So...You want to buy a house?

The Tour

By Sara W.Peterson

The Tour is a formalized version of the search. The area has been narrowed and the selection has been updated. We are armed with specific information concerning the houses that are felt to best meet the needs of you and your family. Specific appointments are instituted for the selected houses. A new book is created with just these houses in it. In addition to the active listings in the book, there will be a printout of neighborhood activity included in the book. This information generally covers withdrawn and expired activity; current pending sales; settled information.

This level of information allows you access to trends and developments that are currently happening in the area which could affect your buying decision. Are there a lot of short sales happening? Is the turnover swift or slow? What is impacting these events? Is the market itself slow or is it something specific about the area? In addition you will have a complete list of all active listings whether they meet your current criteria or not. That way when you drive by a house that has a flyer outside with no price on it, you can find it on your list and satisfy your curiosity.
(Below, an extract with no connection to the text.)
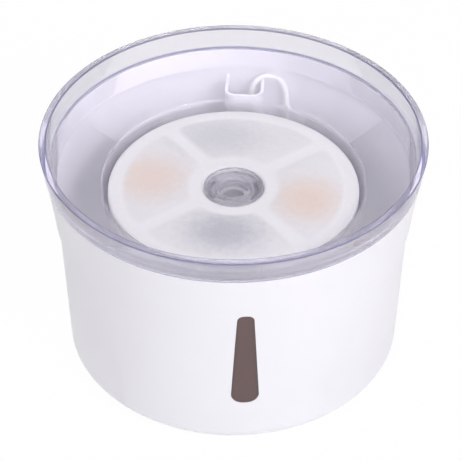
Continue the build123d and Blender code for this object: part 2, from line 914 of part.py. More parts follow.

It is generally better from our point of view to have the initial viewing with the house empty of its occupants. That isn't always possible, but it allows you the greatest freedom to explore what may become your new home and to comment without fear of offending the current owner. Scheduling more than fifteen homes is something to be avoided if at all possible as it truly interferes with your ability to assimilate what you are seeing.

We generally begin tours around 9:00 in the morning from your home, or anyplace convenient, where we go over what we are going to see and then get started about 9:30. We try not to enter any occupied home before 10:00 in the morning. If a home is vacant, then of course, any time that is best for you is suitable to begin. We try to end the tour around 4:00 in the afternoon. This gives you enough time to wind up the day without any undue stress and have a nice evening. If there are specific time constraints that have to be met, then of course, they will be met. But remember, rushed decisions are generally not as good as well-considered ones. So we try to reduce stress and crowding. Generally, we will either do another set of appointments the next day or go back to those that haven't been eliminated on the first day.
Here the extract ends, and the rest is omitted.